Wednesday, December 05, 2007

Should prostitution in Thailand be legalised?

Happy Father's Day everybody! I wish good health to all caring fathers in Thailand.

My planned piece on class politics in Thailand has been delayed by this stomach bug that hit me today (why today, of all days??!! :-)).

So instead I have a short piece and a question to ask you all as per the title:

Should prostitution in Thailand be legalised?

In 1998 the total direct revenue generated by prostitution (i.e. for actual sex services but not drinks, bar fines, etc.) was one hundred billion baht. An estimate at the number of active prostitutes of Thai nationality in Thailand set the number at two hundred thousand. For obvious reasons, this figure is an informed estimate. (Phongpaichit et all , 1998)

Although there is a well known adage in Thailand that 95% of men have hired the services of a prostitute before age 21, this figure is likely to have decreased dramatically following the increase in
AIDS cases during the nineties. The latest figure (1993 is the best I can find) puts the ratio at 10 percent. (D'Agnes, 2001) I suspect the real figure may be higher but nowhere near 95%, and this is only my own presumption.

Let me say right away that my outsider's opinion is that yes, prostitution in Thailand should be legalised. Here are my reasons:

1) It ensures greater safety of the workers. By allowing them to legally register and join unions, etc. the sex workers can move towards elimination and exposure of mistreatment such as blackmail, physical abuse, etc.

2) It generates extra revenue. Remember the revenue figure of 100 billion? If we tax that at just three percent we can generate three billion baht, enough to set up a new school in an underprivileged area. With the reduction in illegal fines and kickbacks, the workers themselves should not be deprived of any income due to that tax either.

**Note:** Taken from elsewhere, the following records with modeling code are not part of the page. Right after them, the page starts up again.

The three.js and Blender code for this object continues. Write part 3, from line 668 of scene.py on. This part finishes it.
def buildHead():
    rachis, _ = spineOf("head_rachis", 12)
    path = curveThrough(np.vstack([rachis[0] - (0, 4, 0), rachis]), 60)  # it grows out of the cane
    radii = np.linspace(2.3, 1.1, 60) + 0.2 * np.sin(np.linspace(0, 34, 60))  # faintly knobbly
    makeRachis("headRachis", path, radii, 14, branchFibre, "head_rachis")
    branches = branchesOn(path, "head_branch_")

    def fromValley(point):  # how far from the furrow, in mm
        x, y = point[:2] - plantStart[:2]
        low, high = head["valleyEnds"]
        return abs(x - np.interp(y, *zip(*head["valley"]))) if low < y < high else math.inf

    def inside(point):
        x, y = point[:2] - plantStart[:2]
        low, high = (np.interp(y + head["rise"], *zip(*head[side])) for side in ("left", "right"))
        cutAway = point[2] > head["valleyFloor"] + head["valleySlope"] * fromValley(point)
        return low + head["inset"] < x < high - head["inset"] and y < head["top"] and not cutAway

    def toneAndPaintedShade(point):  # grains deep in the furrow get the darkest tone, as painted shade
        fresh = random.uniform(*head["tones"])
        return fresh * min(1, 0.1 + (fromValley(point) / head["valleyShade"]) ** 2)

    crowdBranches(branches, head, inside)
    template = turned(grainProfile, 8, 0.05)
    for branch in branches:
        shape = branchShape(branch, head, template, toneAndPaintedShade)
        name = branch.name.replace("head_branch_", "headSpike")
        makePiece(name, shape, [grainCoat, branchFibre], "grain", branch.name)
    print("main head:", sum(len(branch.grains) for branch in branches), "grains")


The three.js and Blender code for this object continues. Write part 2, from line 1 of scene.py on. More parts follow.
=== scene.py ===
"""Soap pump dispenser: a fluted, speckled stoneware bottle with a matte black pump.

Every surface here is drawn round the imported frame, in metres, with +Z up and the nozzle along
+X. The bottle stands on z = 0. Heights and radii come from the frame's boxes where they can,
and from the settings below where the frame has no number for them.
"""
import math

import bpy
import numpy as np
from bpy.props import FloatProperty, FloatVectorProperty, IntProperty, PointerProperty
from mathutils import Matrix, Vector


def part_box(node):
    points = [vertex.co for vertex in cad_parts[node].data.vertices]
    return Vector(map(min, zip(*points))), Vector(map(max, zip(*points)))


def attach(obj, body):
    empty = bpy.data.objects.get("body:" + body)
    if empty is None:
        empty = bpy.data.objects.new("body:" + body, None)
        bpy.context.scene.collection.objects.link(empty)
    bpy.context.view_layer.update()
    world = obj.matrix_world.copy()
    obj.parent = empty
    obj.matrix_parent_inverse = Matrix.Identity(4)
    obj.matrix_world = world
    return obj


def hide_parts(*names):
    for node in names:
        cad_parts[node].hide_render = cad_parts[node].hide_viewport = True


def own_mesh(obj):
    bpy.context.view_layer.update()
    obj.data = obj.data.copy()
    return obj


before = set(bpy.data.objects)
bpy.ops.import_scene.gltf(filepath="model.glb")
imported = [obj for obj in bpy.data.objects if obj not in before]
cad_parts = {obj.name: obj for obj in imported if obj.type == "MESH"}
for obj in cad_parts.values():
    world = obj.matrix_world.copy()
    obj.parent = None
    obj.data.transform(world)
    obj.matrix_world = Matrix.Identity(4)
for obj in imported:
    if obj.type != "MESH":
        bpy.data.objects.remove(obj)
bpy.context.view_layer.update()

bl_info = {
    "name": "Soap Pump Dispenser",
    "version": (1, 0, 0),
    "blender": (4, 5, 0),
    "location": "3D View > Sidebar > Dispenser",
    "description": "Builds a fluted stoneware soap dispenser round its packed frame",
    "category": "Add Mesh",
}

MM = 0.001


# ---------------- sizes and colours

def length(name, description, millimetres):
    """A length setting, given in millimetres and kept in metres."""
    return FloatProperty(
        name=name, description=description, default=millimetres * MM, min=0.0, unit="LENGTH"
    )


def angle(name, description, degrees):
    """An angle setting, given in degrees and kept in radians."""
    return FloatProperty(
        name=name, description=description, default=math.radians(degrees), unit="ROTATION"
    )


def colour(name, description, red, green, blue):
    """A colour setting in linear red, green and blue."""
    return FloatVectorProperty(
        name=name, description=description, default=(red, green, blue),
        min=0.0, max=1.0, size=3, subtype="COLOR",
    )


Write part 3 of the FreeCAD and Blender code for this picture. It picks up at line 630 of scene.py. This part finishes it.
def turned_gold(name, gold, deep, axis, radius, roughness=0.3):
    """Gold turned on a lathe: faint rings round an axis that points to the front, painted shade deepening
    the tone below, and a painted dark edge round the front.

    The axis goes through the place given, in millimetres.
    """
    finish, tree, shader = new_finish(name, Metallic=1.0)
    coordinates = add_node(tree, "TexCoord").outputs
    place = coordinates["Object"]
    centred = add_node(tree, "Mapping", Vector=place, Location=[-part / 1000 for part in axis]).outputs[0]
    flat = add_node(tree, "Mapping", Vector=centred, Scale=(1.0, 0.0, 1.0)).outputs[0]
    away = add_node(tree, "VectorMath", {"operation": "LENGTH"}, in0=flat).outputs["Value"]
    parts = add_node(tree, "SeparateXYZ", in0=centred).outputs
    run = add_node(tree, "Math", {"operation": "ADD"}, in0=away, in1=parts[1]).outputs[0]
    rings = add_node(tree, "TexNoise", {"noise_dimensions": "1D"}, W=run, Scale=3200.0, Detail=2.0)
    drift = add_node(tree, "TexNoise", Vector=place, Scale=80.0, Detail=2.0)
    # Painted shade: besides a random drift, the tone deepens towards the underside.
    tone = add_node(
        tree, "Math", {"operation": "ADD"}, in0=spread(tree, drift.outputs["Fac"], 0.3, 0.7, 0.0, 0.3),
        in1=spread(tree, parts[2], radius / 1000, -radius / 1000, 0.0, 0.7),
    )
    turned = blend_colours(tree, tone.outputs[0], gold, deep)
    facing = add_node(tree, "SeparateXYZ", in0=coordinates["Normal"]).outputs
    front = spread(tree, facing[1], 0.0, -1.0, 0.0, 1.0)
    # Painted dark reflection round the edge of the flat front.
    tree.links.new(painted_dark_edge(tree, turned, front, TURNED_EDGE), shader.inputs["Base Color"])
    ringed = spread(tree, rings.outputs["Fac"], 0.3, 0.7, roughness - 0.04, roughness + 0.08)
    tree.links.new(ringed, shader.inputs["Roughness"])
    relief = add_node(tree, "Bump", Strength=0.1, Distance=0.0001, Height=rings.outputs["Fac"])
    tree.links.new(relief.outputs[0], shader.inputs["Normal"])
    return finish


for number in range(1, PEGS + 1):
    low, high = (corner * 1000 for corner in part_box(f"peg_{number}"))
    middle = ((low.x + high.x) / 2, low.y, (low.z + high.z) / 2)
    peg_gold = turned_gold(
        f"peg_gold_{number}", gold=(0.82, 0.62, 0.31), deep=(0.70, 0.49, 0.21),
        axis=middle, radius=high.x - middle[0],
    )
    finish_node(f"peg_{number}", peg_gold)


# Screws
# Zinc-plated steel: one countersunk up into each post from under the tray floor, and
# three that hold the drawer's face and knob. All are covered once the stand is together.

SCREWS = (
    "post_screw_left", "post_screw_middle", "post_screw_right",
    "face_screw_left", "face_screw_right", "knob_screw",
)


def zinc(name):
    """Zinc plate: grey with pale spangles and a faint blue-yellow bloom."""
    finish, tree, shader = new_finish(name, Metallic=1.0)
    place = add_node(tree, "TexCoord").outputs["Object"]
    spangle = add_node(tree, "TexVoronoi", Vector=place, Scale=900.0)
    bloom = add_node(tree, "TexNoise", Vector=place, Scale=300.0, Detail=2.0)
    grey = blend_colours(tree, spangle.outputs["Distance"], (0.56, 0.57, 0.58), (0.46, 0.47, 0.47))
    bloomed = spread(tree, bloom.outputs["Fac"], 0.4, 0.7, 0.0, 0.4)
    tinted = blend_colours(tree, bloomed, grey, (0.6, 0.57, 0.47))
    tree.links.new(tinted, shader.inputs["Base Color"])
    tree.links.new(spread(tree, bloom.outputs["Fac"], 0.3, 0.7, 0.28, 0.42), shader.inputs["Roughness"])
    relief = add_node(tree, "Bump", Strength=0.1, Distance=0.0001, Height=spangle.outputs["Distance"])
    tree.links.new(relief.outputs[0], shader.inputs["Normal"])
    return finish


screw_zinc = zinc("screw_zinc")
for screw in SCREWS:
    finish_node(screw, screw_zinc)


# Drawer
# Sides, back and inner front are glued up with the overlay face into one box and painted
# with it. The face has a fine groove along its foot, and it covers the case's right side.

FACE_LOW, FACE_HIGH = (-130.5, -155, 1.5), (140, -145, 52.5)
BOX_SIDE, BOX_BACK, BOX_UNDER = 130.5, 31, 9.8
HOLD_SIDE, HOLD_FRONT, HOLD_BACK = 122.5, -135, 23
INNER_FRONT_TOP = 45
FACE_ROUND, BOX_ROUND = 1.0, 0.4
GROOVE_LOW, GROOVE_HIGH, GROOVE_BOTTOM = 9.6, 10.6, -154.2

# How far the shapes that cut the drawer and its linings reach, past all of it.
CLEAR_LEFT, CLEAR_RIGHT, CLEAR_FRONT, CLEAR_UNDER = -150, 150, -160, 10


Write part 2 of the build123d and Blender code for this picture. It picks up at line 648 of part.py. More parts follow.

3) It deprives corrupt authorities of kickbacks which are paid by all massage parlours and similar places (Phongpaichit et al again). Of course it won't become corruption free but by taking the service above ground, subversion will be reduced. It could even have a 'knock on' effect and force law enforcement authorities to reform.

Of course there are many arguments against legalisation and I would like to offer my response to them.

1) "It condones 'immoral' behaviour" . I think this attitude is in decline but still held by many. My feeling is that a) People have the right to do with their body as they wish provided it harms nobody else and b) Prostitution is already here, we all know that. Making it illegal has not made it go away, regardless of anyone's moral principles.

2) "It increases demand and HIV risks". I have never met anyone who bases their behaviour towards prostitution based on its legality. People either do it or don't , they either think it's moral or immoral. The reason legality does not come into it is because we all know that prostitution is widely available regardless of the law.

The HIV risk is a genuine one. Thailand has already seen massive awareness and pro condom campaigns that have significantly reduced the number of HIV infections in the kingdom but this campaign needs to continue. It is not only sex industry workers at risk though, it is everyone.

3) "It will increase the number of child or immigrant prostitutes." Some people seem to think that legalisation will send out the message "It's OK to have sex with anyone". I've never understood this. With registration of prostitutes, surely age and immigration checks would become easier? The problem of child prostitution could be segregated from the adult prostitution issue and targeted by police.

So these are my views. I hope it is clear I am not looking to make judgements of any form on the sex industry or anyone involved in it. I am simply looking at things from a practical and political preservative. I would be interested to hear what others think.

1 comment:

fall said...

IMO, yes.

1. Ensure workers benefit and fair compensation.
2. Become a regulate industry with standard and up-heldable rules.
3. Help educate future-to-be girls who might look into this path (not to lure them in, but forewarn them what they will face).
You do not beat disease by saying it's because of evil spirit, you show how to prevent and what are the consequences.
4. Reduce sex relate crime (given an outlet, people should be punish heavier on sex crime).
5. Legit city planning. Able to label as red light district and prevent children from having to see place like this everyday on way to and from school.

I would also rebute some of the basic arguement against legalizing.

1. Immorality. If a person can uphold their own morality, I see no point in having the place would make the difference. Or else, we would have outlawed alcohol and cigarette by now.

2. Increase demand. Not necessary, dont see people would "exercise" more than they can. Part of the fun is the basic psychological thrill in knowing the place should not be here and doing what should not be done. So if it is mundane and still being look down upon, chance are increase in new customer might not be as much as current.

Not that it would be free competition business, but a very strictly regulate one. With maximum benefit to workers and minimum risk to customer.